Munger defined mental models as frameworks or cognitive tools that help in understanding and interpreting the world. His approach involves continuously expanding his mental toolkit by acquiring insights from various fields of knowledge.

He advised building a latticework of mental models derived from various disciplines to better understand the world and make more informed decisions. By integrating insights from different domains, one can develop a more comprehensive understanding of complex problems and make better decisions.

Continuous Learning

As discussed, Munger devoted is life to reading and learning. He extended his learning interests to various disciplines and developed a latticework of mental models that helped him better understand life and make more informed decisions.
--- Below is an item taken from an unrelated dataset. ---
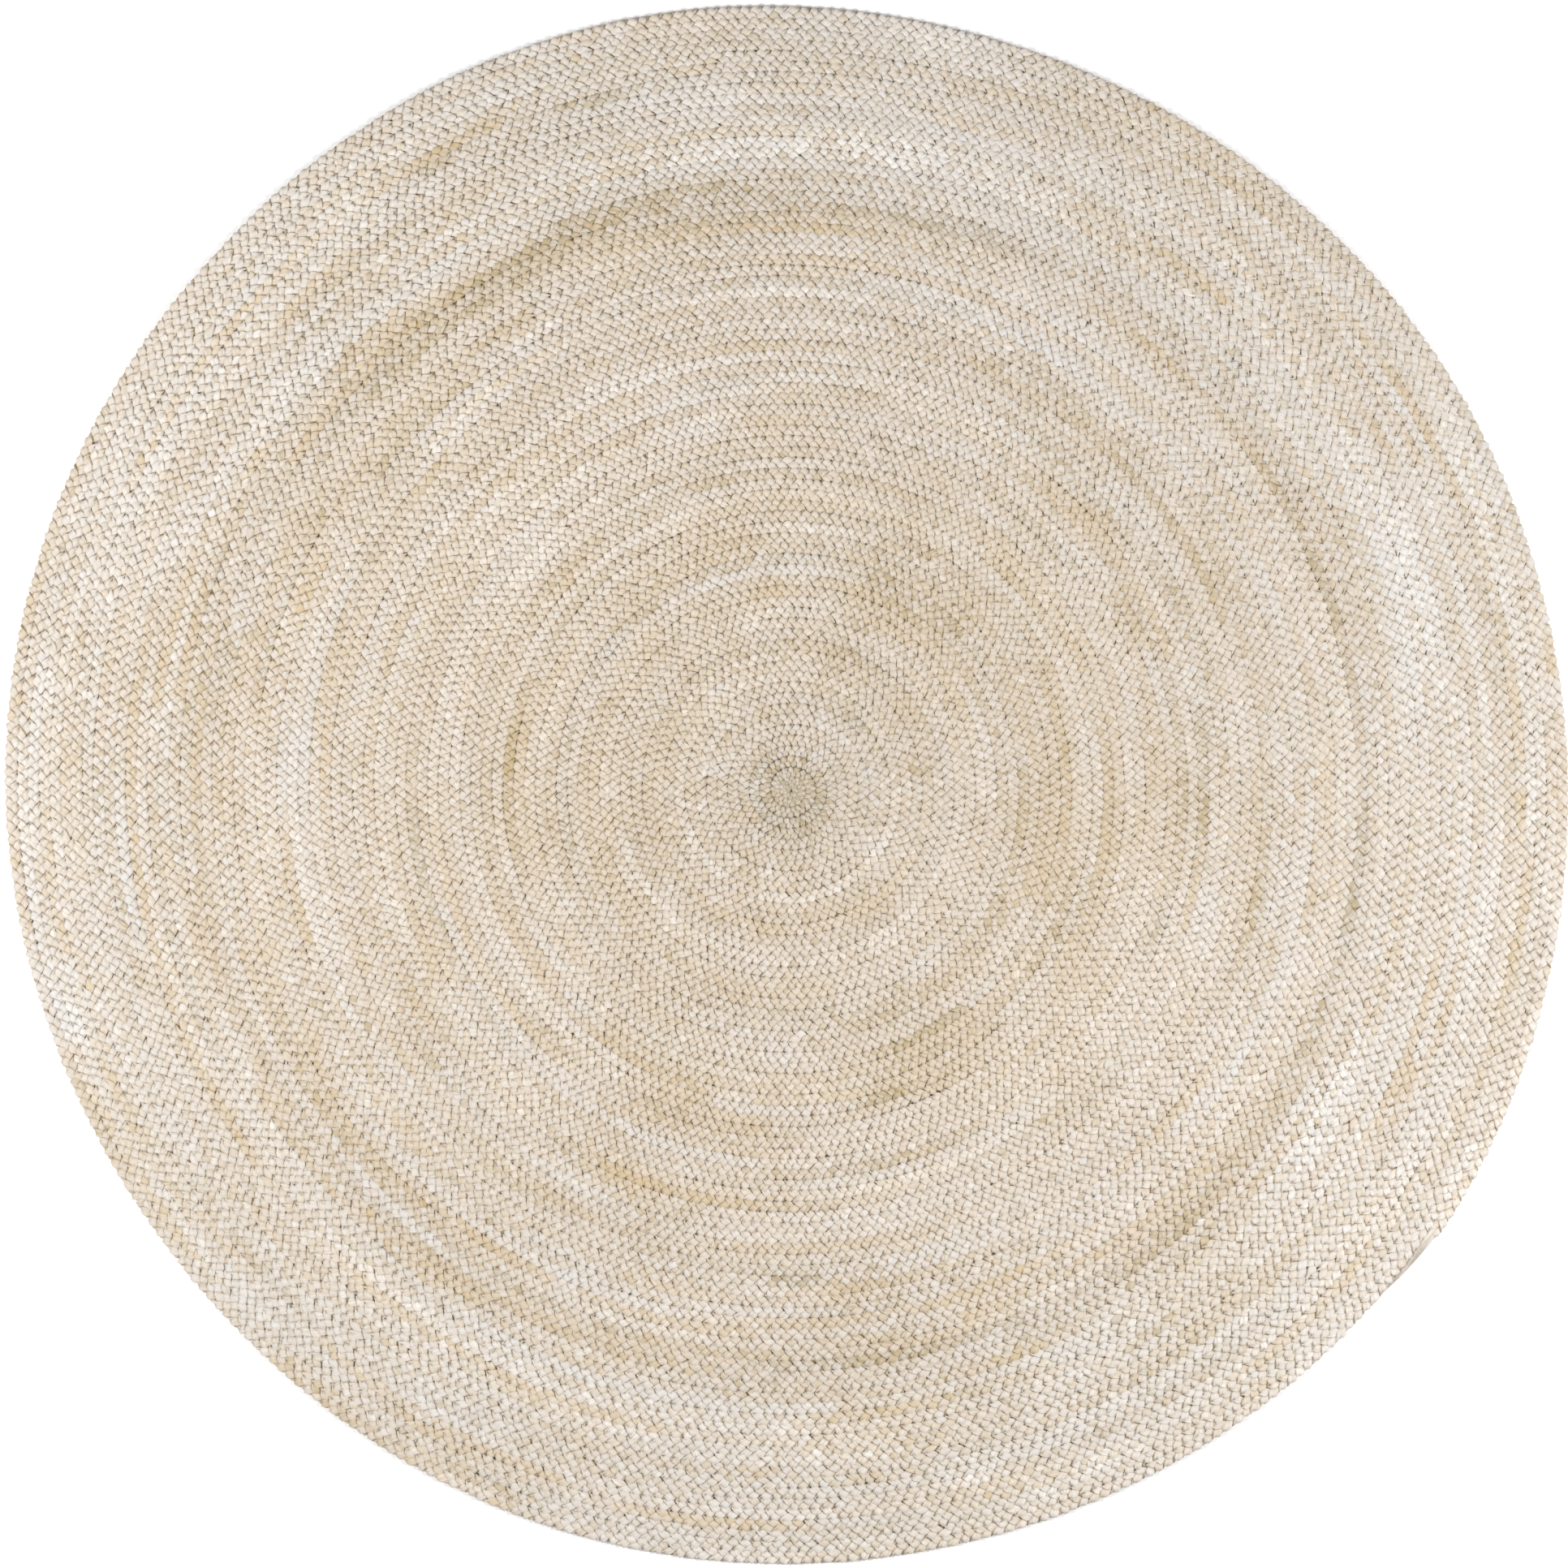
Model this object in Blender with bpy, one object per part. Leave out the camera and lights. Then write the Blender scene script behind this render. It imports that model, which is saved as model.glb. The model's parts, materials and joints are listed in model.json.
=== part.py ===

Apart from one’s own experiences, Munger advocated the idea of learning from the mistakes of others. Munger was fond of analyzing the case studies of the failures of others to understand the reasons and pitfalls. To learn from the failures, he did not restrict himself only to investing but also gleaned lessons from the mistakes committed in other disciplines. 

“I constantly see people rise in life who are not the smartest, sometimes not even the most diligent, but they are learning machines. They go to bed every night a little wiser than they were when they got up and, boy, does that help, particularly when you have a long run ahead of you”

Charlie Munger

Importance of a wide moat

Munger advised about investing in companies with a strong moat. This refers to the competitive advantages that set apart the business from its rivals and create barriers to entry. Investing in companies with durable moat ensures consistent returns over time.

The corporate executives in such a company must be dedicated to widening the moat. If a company is showing fabulous results, the executive must think about the reason, the moat, and should be relentless in the pursuit of further improving on that advantage.

Value of a trusted circle

Munger recognized the importance of surrounding oneself with talented and trustworthy individuals

His long-standing partnership with Warren Buffett is a testament to the power of collaboration and mutual respect. He advised the investors to seek out mentors, partners, and advisors who can provide valuable guidance and contribute diverse perspectives. Without Munger, Buffett would have never deviated from Benjamin Graham’s learnings to buy the stocks of See’s Candies, Coca-Cola, or Apple. These are now considered among the best investments of Berkshire Hathaway. In the first annual letter to Berkshire Hathaway’s shareholders after Munger’s death, Buffett credited him with being the architect of the conglomerate.

Similar trust they extended to the managers of their businesses. They hired outstanding managers to run their business and never micromanaged them.